P.S. Limiting ourselves to western worldviews, some might ask which is True, Scientific Materialism or Analytic Idealism?

I would say that neither is True. Both are philosophical systems that rest upon a core assumption. In one case, the Primacy of Matter and in the other the Primacy of Consciousness. So, the question posed is pointless. Both probably contain some truth. A better question is, which one has the greatest depth and range and which has the best chance of enhancing humanity?

My answer is idealism and I offer that for several reasons:

1.               If the interpretation of the double-slit experiments in quantum physics that assert that Consciousness is responsible for the collapse of the wave function are valid, and a lot of evidence supports this interpretation, then Consciousness is Primary and matter is an epiphenomenon of Consciousness. Thus, it seems likely that matter requires Consciousness to come into existence.

2.              Idealism can subsume materialism similarly to how quantum physics subsumes Newtonian physics. This provides a much broader and deeper paradigm for understanding the nature of reality.
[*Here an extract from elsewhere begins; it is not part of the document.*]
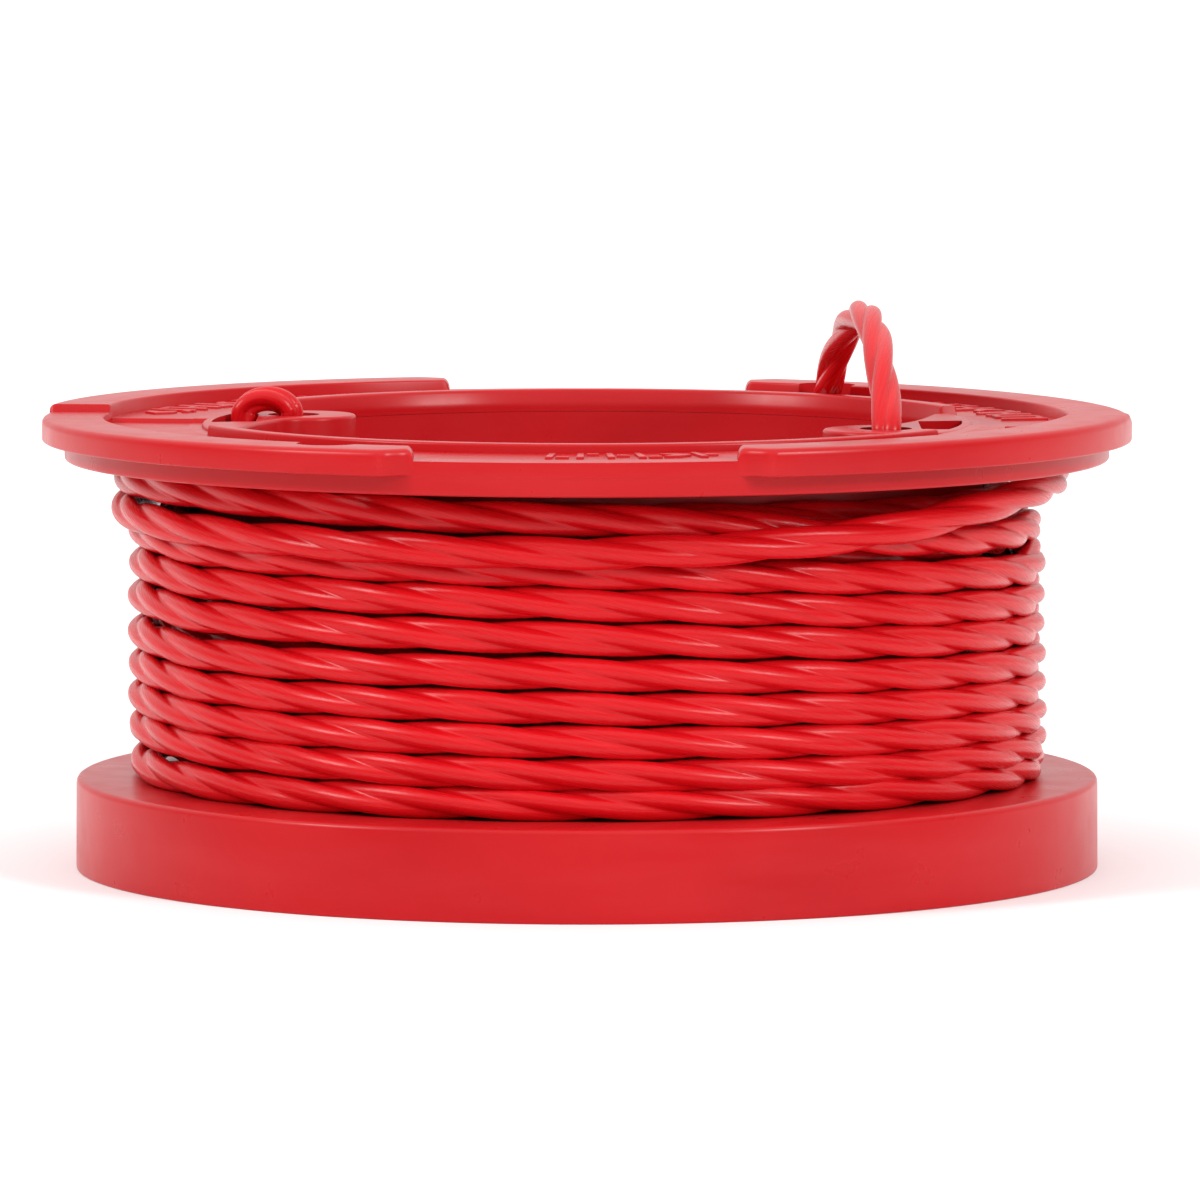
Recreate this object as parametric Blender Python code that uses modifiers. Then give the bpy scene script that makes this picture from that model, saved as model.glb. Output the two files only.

The reverse, however, doesn’t expand our paradigm because it requires that human consciousness be a separate and isolated phenomenon generated by the brain rather than the brain being its receiver and moderator. This negates all the advantage to be found from looking at Consciousness as primary and there is a significant amount of evidence backing the view that Consciousness is Primary though in some quarters it is not viewed as being conclusive.

3.              Even given all other things being equal, I go with idealism because it is a narrative that gives humanity purpose and meaning. This has the potential to bring humanity together in a positive way and thus make it more likely to survive and evolve and possibly to continue to contribute to Source’s evolution. The likely alternative is to become a dead end.